Write out each line beneath this one exactly as it reads.

» SUPPLIED ENTRIES
>>
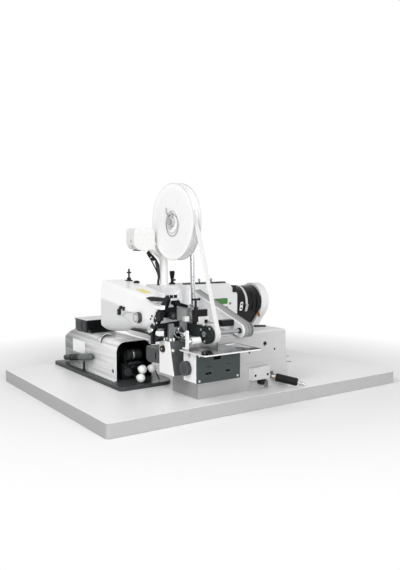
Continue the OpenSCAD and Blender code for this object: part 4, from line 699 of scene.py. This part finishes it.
f = Finish("wound_tape", WHITE, 0.75, edge_mm=0)
away = distance_from(f, corner("tape_roll", 0.5, 0.5, 0.5), X)
ring = wave(away, 1.1)
wander = f.noise(14, 3)
f.shade = mix_colour(f.tree, (0.5 + ring * 0.35 + (wander - 0.5)).clamped(), (0.91, 0.91, 0.90),
                     (0.96, 0.96, 0.955))
f.height = ring
dress["tape_roll"] = f.done(0.12, 0.6)

# %% Table
dress["table_plate"] = laminate("table_laminate", (0.87, 0.87, 0.87), (0.42, 0.42, 0.42)).done()

for name, node in nodes.items():
    if name in dress:
        node.data.materials.clear()
        node.data.materials.append(dress[name])
print("dressed", len(dress), "of", len(nodes), "nodes; left:", sorted(set(nodes) - set(dress)))

# %% [markdown]
# ## Small pieces, made from outlines
# What is left are plates, screws, wires and clips. Three makers cover them: `turned` spins a
# profile about an axis, `stamped` gives an outline a thickness and breaks its edges, and
# `bent_wire` drags a circle along a path. Each returns a finished object that rides on a body.


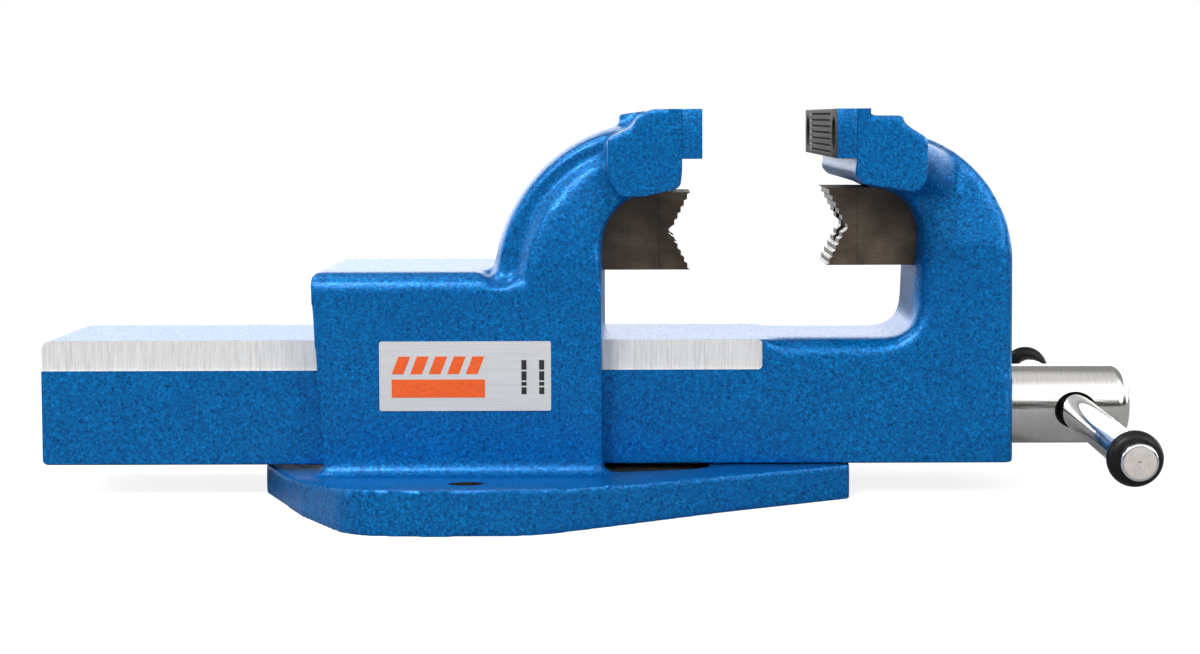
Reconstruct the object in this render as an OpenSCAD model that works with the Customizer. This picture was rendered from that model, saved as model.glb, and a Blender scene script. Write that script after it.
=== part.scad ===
// Bench vise with a prismatic slide, hard jaw plates and pipe jaws.
// Origin: on the underside, midway between the two bench bolts.
// +X runs towards the handle, +Z is up.

/* [Jaws] */
// Width of the jaws
jaw_w = 125; // [120:1:130]
// Opening between the plates in the stored pose
opening = 48.3; // [20:0.1:60]
// Height of the jaw tops above the bench
jaw_top = 148.2; // [146:0.2:152]
// X of the fixed plate's working face
fixed_face_x = 85; // [84:0.5:87]
// Thickness of a jaw plate
plate_t = 7.2; // [6.6:0.2:8]
// Height of a jaw plate
plate_h = 18; // [17:0.5:19]

/* [Slide] */
// Width of the slide bar over its painted sides
slide_w = 56; // [54:1:58]
// Depth of the machined way cut into each side of the bar
way_cut = 1; // [0.6:0.1:1.2]
// Height of the machined way
way_h = 11.4; // [10:0.2:12]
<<
» REPLY
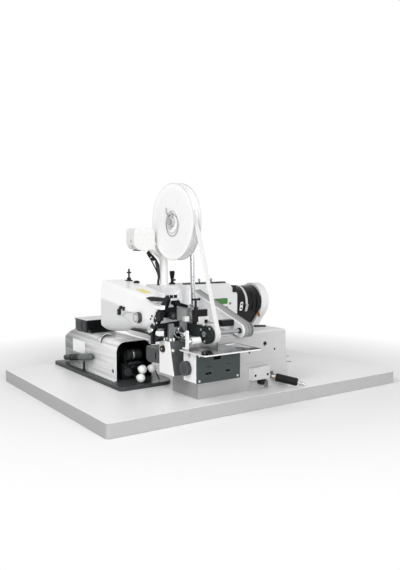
Continue the OpenSCAD and Blender code for this object: part 4, from line 699 of scene.py. This part finishes it.
f = Finish("wound_tape", WHITE, 0.75, edge_mm=0)
away = distance_from(f, corner("tape_roll", 0.5, 0.5, 0.5), X)
ring = wave(away, 1.1)
wander = f.noise(14, 3)
f.shade = mix_colour(f.tree, (0.5 + ring * 0.35 + (wander - 0.5)).clamped(), (0.91, 0.91, 0.90),
                     (0.96, 0.96, 0.955))
f.height = ring
dress["tape_roll"] = f.done(0.12, 0.6)

# %% Table
dress["table_plate"] = laminate("table_laminate", (0.87, 0.87, 0.87), (0.42, 0.42, 0.42)).done()

for name, node in nodes.items():
    if name in dress:
        node.data.materials.clear()
        node.data.materials.append(dress[name])
print("dressed", len(dress), "of", len(nodes), "nodes; left:", sorted(set(nodes) - set(dress)))

# %% [markdown]
# ## Small pieces, made from outlines
# What is left are plates, screws, wires and clips. Three makers cover them: `turned` spins a
# profile about an axis, `stamped` gives an outline a thickness and breaks its edges, and
# `bent_wire` drags a circle along a path. Each returns a finished object that rides on a body.


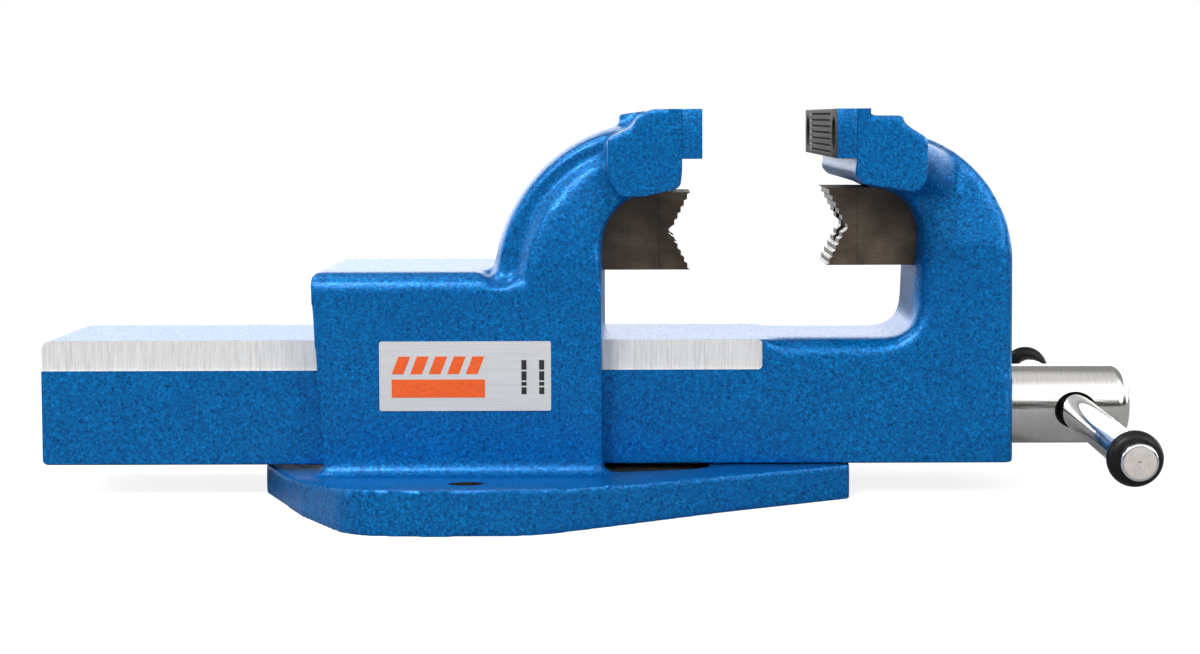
Reconstruct the object in this render as an OpenSCAD model that works with the Customizer. This picture was rendered from that model, saved as model.glb, and a Blender scene script. Write that script after it.
=== part.scad ===
// Bench vise with a prismatic slide, hard jaw plates and pipe jaws.
// Origin: on the underside, midway between the two bench bolts.
// +X runs towards the handle, +Z is up.

/* [Jaws] */
// Width of the jaws
jaw_w = 125; // [120:1:130]
// Opening between the plates in the stored pose
opening = 48.3; // [20:0.1:60]
// Height of the jaw tops above the bench
jaw_top = 148.2; // [146:0.2:152]
// X of the fixed plate's working face
fixed_face_x = 85; // [84:0.5:87]
// Thickness of a jaw plate
plate_t = 7.2; // [6.6:0.2:8]
// Height of a jaw plate
plate_h = 18; // [17:0.5:19]

/* [Slide] */
// Width of the slide bar over its painted sides
slide_w = 56; // [54:1:58]
// Depth of the machined way cut into each side of the bar
way_cut = 1; // [0.6:0.1:1.2]
// Height of the machined way
way_h = 11.4; // [10:0.2:12]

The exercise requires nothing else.